Code demonstrating my issue with the 'inplace' argument of df.set_index().
import pandas as pd
#start from a 2-dim list
alist = [[1,2], [4,5]]
#create a dataframe from the list
df = pd.DataFrame(alist, columns=['time', 'temp'])
print(df.head())
#change the index of the dataframe to be the time column
df.set_index('time')
#print the "changed" dataframe
print(df.head())
#....but it's the same
Problem description
df.set_index() has an 'inplace' argument, with a default value of 'False'. In the above example, the change made to your dataframe is thrown away. This choice of convention is at the root of many pandas beginners' problems. When you call .set_index(), one's mental approach is to modify your existing dataframe, not generate a new one. Use of this function is outrageously counterintuitive.
Expected Output
' temp
time
1 2
4 5
'
Output of pd.show_versions()
Comment From: TomAugspurger
inplace=False
is the default in every other pandas method I believe, and this would be a large API break.

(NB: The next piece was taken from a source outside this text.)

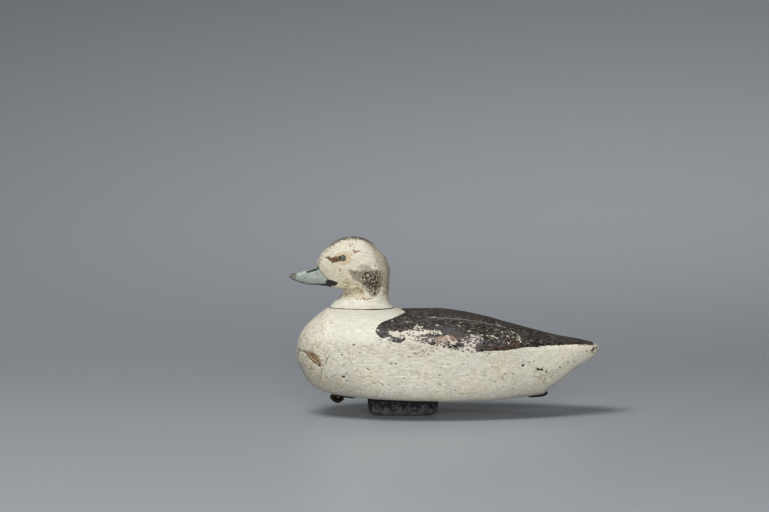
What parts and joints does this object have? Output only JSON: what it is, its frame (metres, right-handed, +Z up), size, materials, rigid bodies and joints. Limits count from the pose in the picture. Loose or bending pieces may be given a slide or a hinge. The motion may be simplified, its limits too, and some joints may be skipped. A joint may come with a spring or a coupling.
{
  "type": "long-tailed duck decoy",
  "caption": "Carved and painted wooden duck decoy with a separate head, glass eyes, a cast keel weight and leather line straps.",
  "frame": {"origin": "on the supporting surface, under the middle of the decoy's length and breadth", "axes": "+X towards the tail, the bill points along -X, +Z up, and +Y is the decoy's right side"},
  "size_m": [0.356, 0.1456, 0.2051],
  "materials": {
    "body_paint": "worn flat oil paint, off-white with a black back",
    "head_paint": "worn flat oil paint, off-white with a grey cheek patch and a blue-grey bill",
    "eye_glass": "glossy, dark, painted from behind",
    "keel_lead": "dull cast lead with a dark oxide skin",
    "strap_leather": "old dark leather, dry",
    "tack_iron": "rusted iron"
  },
  "bodies": {
    "root": {"decoy_body": "body_paint", "decoy_head": "head_paint", "eye_left": "eye_glass", "eye_right": "eye_glass", "keel_weight": "keel_lead", "line_tie": "strap_leather", "line_tie_tack": "tack_iron", "stern_strap": "strap_leather", "stern_strap_tack": "tack_iron"}
  },
  "joints": []
}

Personally I don't find it unintuitive, though I'm curious to hear why you say it is. Did something in the documentation lead you astray?
Comment From: jreback
yep this is counter to pandas philosphy.
Comment From: fhabermacher
inplace=False
is the default in every other pandas method I believe, and this would be a large API break.Personally I don't find it unintuitive, though I'm curious to hear why you say it is. Did something in the documentation lead you astray?
It is not true that every pandas method does not do changes in an inplace way. At least pandas.DataFrame.insert changes the calling df.
One can debate about intuitions, but it would probably seem at least as intuitive for a 'set' method such as set_index()
to be inplace as an insert()
method.